== OBJECTIVE ==
Restate, exactly and only, the lines from the first through the line containing "LENS_HALF = 4.0 * MM".

== DATASET EXCERPT ==
— Start —

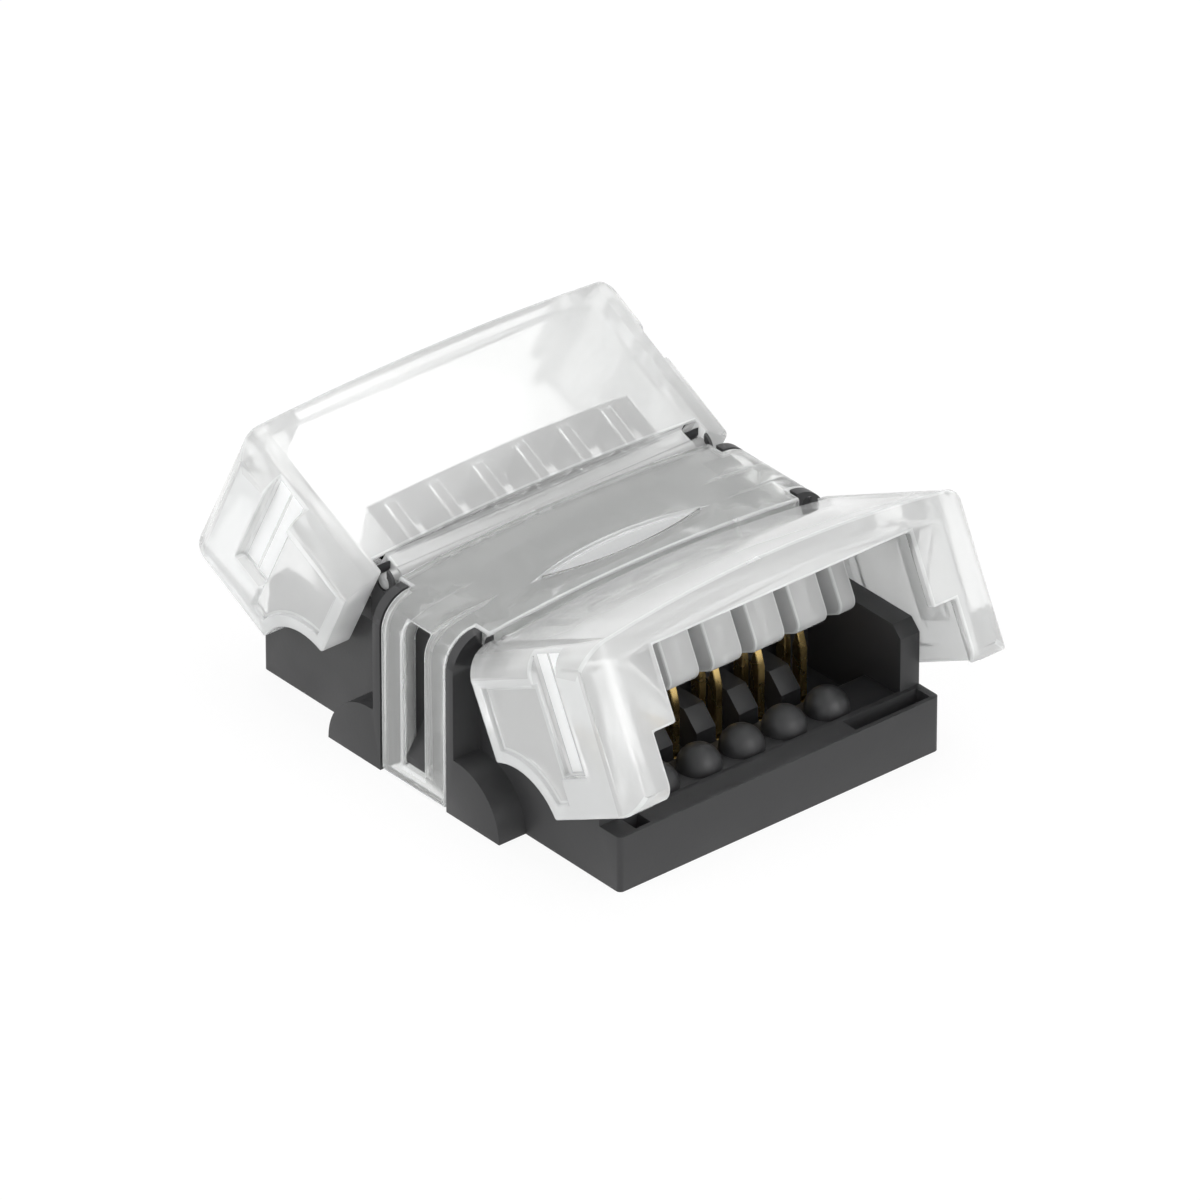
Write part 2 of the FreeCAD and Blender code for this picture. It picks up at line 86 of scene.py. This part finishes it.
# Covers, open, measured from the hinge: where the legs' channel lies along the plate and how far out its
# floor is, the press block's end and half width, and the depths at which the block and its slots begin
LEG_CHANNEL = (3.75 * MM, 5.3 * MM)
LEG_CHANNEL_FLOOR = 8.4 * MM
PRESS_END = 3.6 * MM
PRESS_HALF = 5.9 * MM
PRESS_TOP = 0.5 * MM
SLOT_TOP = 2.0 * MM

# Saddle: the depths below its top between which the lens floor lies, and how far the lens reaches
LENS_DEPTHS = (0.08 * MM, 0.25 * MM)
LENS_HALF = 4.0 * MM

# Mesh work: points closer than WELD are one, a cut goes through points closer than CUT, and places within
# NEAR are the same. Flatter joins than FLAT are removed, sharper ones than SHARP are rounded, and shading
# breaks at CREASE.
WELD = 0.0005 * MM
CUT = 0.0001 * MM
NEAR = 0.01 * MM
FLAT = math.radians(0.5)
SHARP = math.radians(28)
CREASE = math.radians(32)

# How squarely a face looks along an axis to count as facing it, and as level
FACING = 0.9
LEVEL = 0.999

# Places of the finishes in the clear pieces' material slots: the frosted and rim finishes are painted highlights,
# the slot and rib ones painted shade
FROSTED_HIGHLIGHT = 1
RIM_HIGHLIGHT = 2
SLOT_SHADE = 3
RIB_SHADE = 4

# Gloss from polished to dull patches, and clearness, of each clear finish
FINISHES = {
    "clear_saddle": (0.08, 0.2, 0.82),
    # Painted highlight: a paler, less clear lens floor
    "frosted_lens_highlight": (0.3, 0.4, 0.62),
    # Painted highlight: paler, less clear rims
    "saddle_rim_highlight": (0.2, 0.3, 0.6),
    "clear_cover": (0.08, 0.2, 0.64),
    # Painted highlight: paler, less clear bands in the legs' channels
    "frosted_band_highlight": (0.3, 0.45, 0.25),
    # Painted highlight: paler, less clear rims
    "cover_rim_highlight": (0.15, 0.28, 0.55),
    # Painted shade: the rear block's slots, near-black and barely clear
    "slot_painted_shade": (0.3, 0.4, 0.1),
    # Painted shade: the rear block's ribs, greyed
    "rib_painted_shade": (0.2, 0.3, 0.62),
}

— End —

== RIGHT ANSWER ==
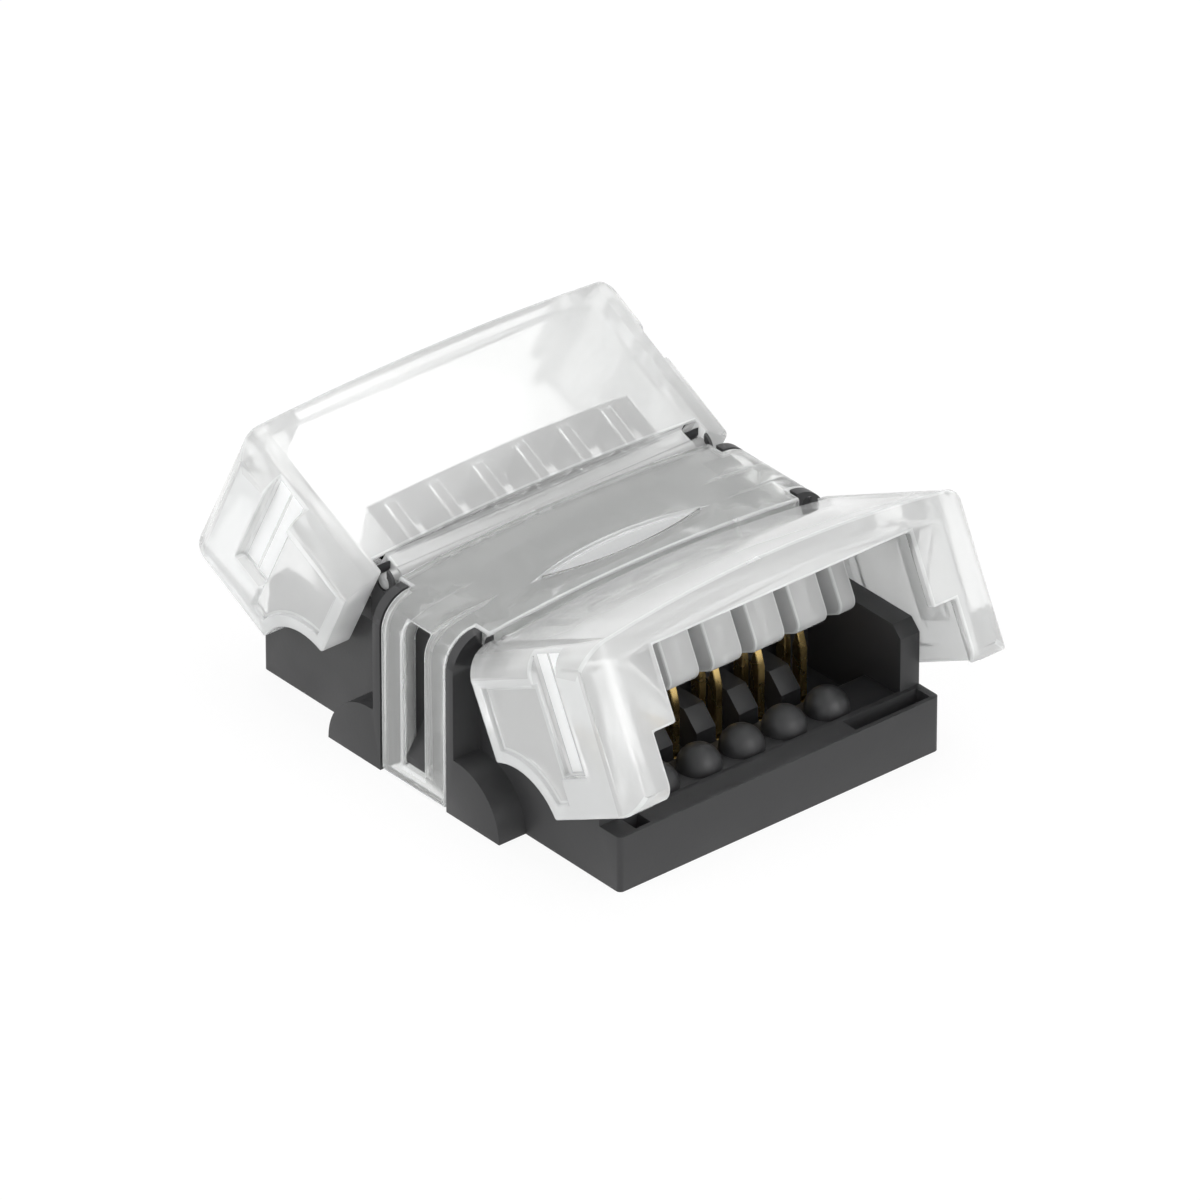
Write part 2 of the FreeCAD and Blender code for this picture. It picks up at line 86 of scene.py. This part finishes it.
# Covers, open, measured from the hinge: where the legs' channel lies along the plate and how far out its
# floor is, the press block's end and half width, and the depths at which the block and its slots begin
LEG_CHANNEL = (3.75 * MM, 5.3 * MM)
LEG_CHANNEL_FLOOR = 8.4 * MM
PRESS_END = 3.6 * MM
PRESS_HALF = 5.9 * MM
PRESS_TOP = 0.5 * MM
SLOT_TOP = 2.0 * MM

# Saddle: the depths below its top between which the lens floor lies, and how far the lens reaches
LENS_DEPTHS = (0.08 * MM, 0.25 * MM)
LENS_HALF = 4.0 * MM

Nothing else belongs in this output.